Fourier later published an online video of the walking GR-1, drawing compliments from many viewers, but also plenty of scepticism.
“Some overseas viewers said the video was computer-generated,” said Gu. “I understand that the field is still at an early stage and that people will have different opinions, just like some had argued 20 years ago whether electric vehicles would be able to travel on roads.”
In addition to technical challenges, researchers and robotics experts have cautioned that companies still face massive difficulties in commercialising humanoid robots in the broader consumer market.
“[Humanoid robots] mostly live in the labs now and are extremely expensive,” said Zhang Xiaorong, director of Chinese research institute Shendu Technology. “A relatively high-quality machine can cost millions of yuan.”
Those problems have not stopped companies from trying.
Lei Jun, founder of Chinese smartphone giant Xiaomi, in August 2022 showed off on stage the company’s first humanoid robot CyberOne, which was seen to be capable of walking, but not much else.
Less than two months later, Elon Musk, the billionaire founder of Tesla, unveiled a prototype of its highly anticipated Optimus robot during the company’s AI Day. It walked and danced live on stage. The audience was also shown a video of the robot doing tasks like carrying a box and moving metal bars.
Musk said at the WAIC conference last month that Optimus was not intended to “have great intelligence”, but to help humans with “boring, repetitive or dangerous tasks”.
Gu said he shared similar visions with Musk, but added that robots “can also become very good friends of humans by providing emotional value”.

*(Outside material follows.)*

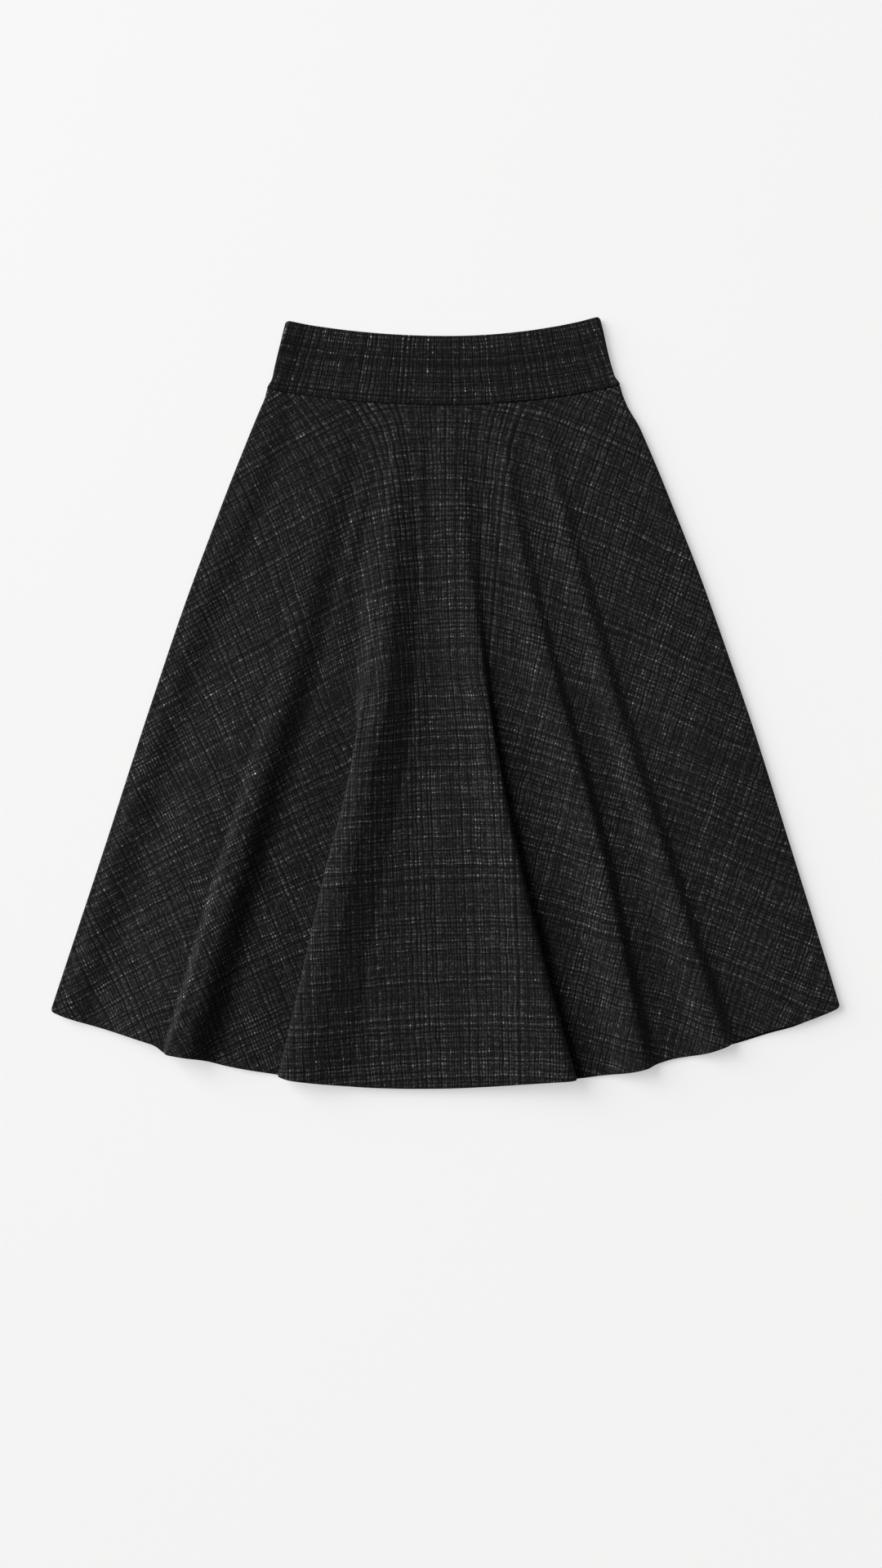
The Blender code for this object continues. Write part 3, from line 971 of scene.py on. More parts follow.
        # The height of the uppermost layer over each mm across, with room for the last point
        low = path[:, 0].min()
        cells = ((dense[:, 0] - low) / MM).astype(int)
        room, below_all = 3, -1.0
        crown = np.full(cells.max() + room, below_all)
        np.maximum.at(crown, cells, dense[:, 1])
        own = ((path[:, 0] - low) / MM).astype(int)
        return path[:, 1] < crown[own] - self.cover

    def slants(self, down: float, angles: np.ndarray, points: np.ndarray) -> np.ndarray:
        """The turn of the warp from the way down the fan, along one section.

        Args:
            down: The share of the way down.
            angles: The angle of each point.
            points: The points themselves.

        Returns:
            The turn at each point, in radians.
        """
        run = np.concatenate(([0.0], np.cumsum(np.linalg.norm(np.diff(points, axis=0), axis=1))))
        stations = [run[self.marks[grain.at]] for grain in self.grain]
        turns = [smooth(DOWN, grain.turns, down) for grain in self.grain]
        turned = np.array([smooth(stations, turns, at) for at in run])
        return np.radians(angles + turned)

    def build(self) -> Object:
        """Returns:
            The finished piece.
        """
        points, slants, hidden = [], [], []
        for down in edge_stations(self.fan.length, self.rows, self.crowding, self.fine):
            section = self.section(down)
            distance = self.fan.down_distance(down)
            tuck = self.seam_tuck * (1 - ease(down * self.fan.length / self.tuck_reach))
            row = self.row([(angle, height - tuck) for angle, height in section], distance, down)
            points.append(row)
            slants.append(self.slants(down, np.array(section)[:, 0], np.array(row)))
            hidden.append(self.covered(np.array(section) * (math.radians(distance), 1.0)))
        points = np.array(points)
        self.creasing.shape(self.fan, points)
        places = ThreadLayer().lay(points, np.array(slants), np.array(hidden))
        piece = ClothSheet("front_panel", points, places, self.cloth, self.rounding).build()
        piece.data.materials.append(self.finish)
        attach(piece, "root")
        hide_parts("skirt_front")
        return piece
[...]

While current humanoid robots still have “large gaps with humans in both movement and cognitive ability”, the development of large language models (LLM) – the type of software that underpins AI chatbots like ChatGPT – could be “epoch-changing”, Gu said.
“LLMs will give robots the ability of logical reasoning, making them much more human-like,” Gu said.
While Gu emphasised that Fourier will focus on developing the hardware that makes up the “body” of the robots and leave AI developers to work on the “brain”, Fourier co-founder and chief strategy officer Zen Koh said a few AI companies had already reached out for potential collaboration in LLMs.
“We’re hoping to work with all the major ones and … as a system, be open,” Koh said.
The GR-1 robot has already been delivered in small quantities to some universities and AI companies for research and development, according to Gu. He plans to begin mass production by year-end and deliver thousands of units in 2024.
Musk last year also claimed that production could start in 2023.
Gu expects Fourier’s humanoid robots, which he said have great potential in various scenarios including elderly care, education and guest reception, to generate more revenue than its rehabilitation robots in the next three to five years.
Still, there is a long way to go before humanoid robots become a part of our daily lives, he said.
“Don’t expect a miracle to come out in a year or so – even for Tesla, we have to give them time [to achieve mass production of humanoid robots],” said Gu.
“But also, don’t underestimate the possibility that this thing may become part of people’s family lives in five or 10 years.”